Football players and fans, if they had doubts before, have taken yet another hit to their favorite sport, with a retrospective study of hundreds of pro players’ brains finding a damaging disorder in a startling percentage of the donated organs.
Experts reported in the Journal of the American Medical Association that 110 of 111 brains of onetime players in the National Football League, examined by neuropathologists and other experts, showed evidence of chronic traumatic encephalopathy, or CTE. It’s a degenerative disease that experts think is caused by repeated head blows. It has been linked with multiple symptoms, including memory loss, confusion, depression and dementia. The problems can crop up long after the head trauma stops.
Caution needs to be exercised with this research because the athlete-brain donors and their families were extremely self-selecting. They participated in the post-mortem study, some with guarantees of confidentiality about identities, because they had experienced or started to show likely CTE-related debilitation before their deaths.
Still, the NFL athletes made up only half the study group, and other onetime football players—those who had played in college, semi-pro or other pro leagues—also showed unusually high evidence of CTE, especially when compared with individuals who did not experience the sport’s routine head blows.
The NFL players were as young as 23 and as old as 89. They had played in a cross-section of NFL positions, including linemen, defensive backs, quarterbacks, even a punter and a place-kicker.
The New York Times offers a rich visual break down of the terrible toll that repeated head hits take on players across the field, offering a negative online scorecard of CTE woes, including those suffered by Hall of Fame quarterback Ken Stabler.
The published study, based not only on tissue exams but also with blind interviews of survivors, confirmed for many families their suspicions about CTE-related cognitive and personality declines, including loss of daily mental functions, depression, memory loss, irritability, and unexplained anger.
Researchers said the toll appeared greatest on athletes who started early, played long, and took repeated and sustained hits to the head.

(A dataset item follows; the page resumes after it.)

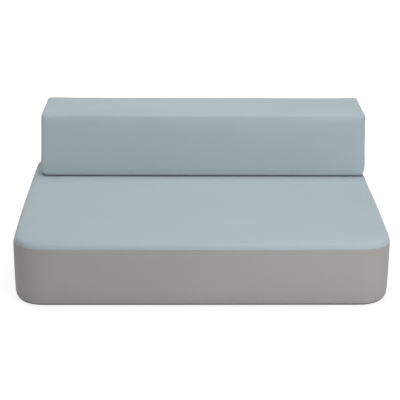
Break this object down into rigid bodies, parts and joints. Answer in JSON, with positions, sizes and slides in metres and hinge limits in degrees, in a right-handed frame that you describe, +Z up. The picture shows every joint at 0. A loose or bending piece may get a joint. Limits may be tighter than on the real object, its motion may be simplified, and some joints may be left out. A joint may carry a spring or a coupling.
{
  "type": "sofa bed",
  "caption": "Low foam sofa bed: a thick two-tone base and a square back block that folds down behind it to lengthen the bed.",
  "frame": {"origin": "on the floor, under the middle of the base block", "axes": "+X to the right of someone facing the sofa and along its width, -Y out of its front, +Z up"},
  "size_m": [1.9118, 1.4095, 0.7179],
  "materials": {
    "blue_grey_fabric": "matte",
    "warm_grey_fabric": "matte",
    "grip_fabric": "matte",
    "firm_foam": "matte",
    "soft_foam": "matte",
    "wadding": "matte",
    "grip_tape": "matte",
    "zip_tape": "matte",
    "zip_coil": "satin",
    "zip_metal": "satin"
  },
  "bodies": {
    "base": {"base_foam_support": "firm_foam", "base_foam_comfort": "soft_foam", "base_wadding": "wadding", "base_cover_top": "blue_grey_fabric", "base_cover_border": "warm_grey_fabric", "base_cover_bottom": "grip_fabric", "seat_loop_strip_1": "grip_tape", "seat_loop_strip_2": "grip_tape", "seat_loop_strip_3": "grip_tape", "hinge_leaf_base": "blue_grey_fabric", "base_zip_tape_upper": "zip_tape", "base_zip_tape_lower": "zip_tape", "base_zip_chain": "zip_coil", "base_zip_stop_left": "zip_metal", "base_zip_stop_right": "zip_metal"},
    "backrest": {"back_foam_core": "soft_foam", "back_wadding": "wadding", "back_cover_wrap": "blue_grey_fabric", "back_cover_end_left": "blue_grey_fabric", "back_cover_end_right": "blue_grey_fabric", "back_hook_strip_1": "grip_tape", "back_hook_strip_2": "grip_tape", "back_hook_strip_3": "grip_tape", "hinge_leaf_back": "blue_grey_fabric", "back_zip_tape_upper": "zip_tape", "back_zip_tape_lower": "zip_tape", "back_zip_chain": "zip_coil", "back_zip_stop_left": "zip_metal", "back_zip_stop_right": "zip_metal"},
    "base_slider": {"base_zip_slider": "zip_metal"},
    "base_tab": {"base_zip_pull": "zip_metal"},
    "back_slider": {"back_zip_slider": "zip_metal"},
    "back_tab": {"back_zip_pull": "zip_metal"}
  },
  "joints": [
    {"name": "backrest_fold", "type": "hinge", "parent": "base", "child": "backrest", "pos_m": [0.02, 0.7045, 0.35925], "axis": [-1, 0, 0], "range_deg": [0, 180]},
    {"name": "base_zip_slide", "type": "slide", "parent": "base", "child": "base_slider", "axis": [-1, 0, 0], "range_m": [0, 1.513]},
    {"name": "base_tab_swing", "type": "hinge", "parent": "base_slider", "child": "base_tab", "pos_m": [0.7565, 0.70271, 0.1], "axis": [0, 0, -1], "range_deg": [0, 180]},
    {"name": "back_zip_slide", "type": "slide", "parent": "backrest", "child": "back_slider", "axis": [-1, 0, 0], "range_m": [0, 1.673]},
    {"name": "back_tab_swing", "type": "hinge", "parent": "back_slider", "child": "back_tab", "pos_m": [0.8565, 0.70271, 0.5099], "axis": [0, 0, -1], "range_deg": [0, 180]}
  ]
}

Many of these damaging blows may have gone undetected, occurring when their heads hit or bounced off the ground after tackles, or in game techniques like head slaps or what pros, especially, might regard as routine contact. As might be expected, athletes who played in positions like the line with frequent head contact had greater likelihood of more CTE-related damage. But quarterbacks and those in what might seem to be safer positions were not immune to harms.
It’s unclear whether occasional concussions—what now are deemed clear injuries and which sport organizers have sought to protect players more against—or lesser but constant head blows cause more damage, especially over time, the researchers said.
The NFL remained curiously quiet about this latest research. Though some of its top executives have acknowledged the sport’s huge problems with head hits and woes like CTE, some NFL owners and other league executives have gone out of their way to deny the game’s potential harms and to downplay or even attack researchers and studies raising concerns.
This poor behavior has continued, with word leaking out about the unwinding of $30 million in announced NFL support for research with the National Institutes of Health on head harms in football. The NIH, which stood up to football executives and got them to back down when they sought to oust one of the agency’s chosen, outspoken, and expert concussion researchers, reportedly will walk away from $14 million in remaining study funding, allowing an agreement with the NFL to simply expire rather than to keep wrangling with the league. The agency says the NFL can still make a direct, no-strings donation to the NIH and its research if it is committed to evidence-based study of its health woes.
The league’s resistance to addressing head trauma more is sad because the sport commands such popularity and influence. Kids worship NFL players and flock to participate in the game—though this is changing as its risks become more widely known, and grown-ups seek to protect young boys and girls from head trauma during what are supposed to be relaxing, fun diversions.
Youth leagues increasingly push lower contact versions of the game, like flag football. Players are discouraged from hitting drills and starting hard contact football until they are older. Pro football not only has settled with its former players over possible head harms, the league has put in supposedly rigorous protective protocols and pledged major sums for research on CTE and better head gear.
Indeed, the NFL may not be able to escape the growing, tragic roster of its players suffering from CTE, which also may affect athletes in soccer, hockey, kick boxing, wrestling, and other sports. Head trauma absolutely poses health risks for not just boys and men but also for girls and women in sports. Indeed, it’s good to know that more attention also is getting paid to this important but too often neglected research in this area.
Of course John Urschel, a Baltimore Ravens lineman and MIT doctoral candidate, may have made the tough but correct calculation that many in football soon will be arriving at: Two days after the latest CTE research was announced, he surprised many with his retirement from the pro game so he can pursue his advanced studies in mathematics. He’s 26, has been a standout athlete, and outspoken about head trauma in football. He played for three years—and qualifies for an NFL pension.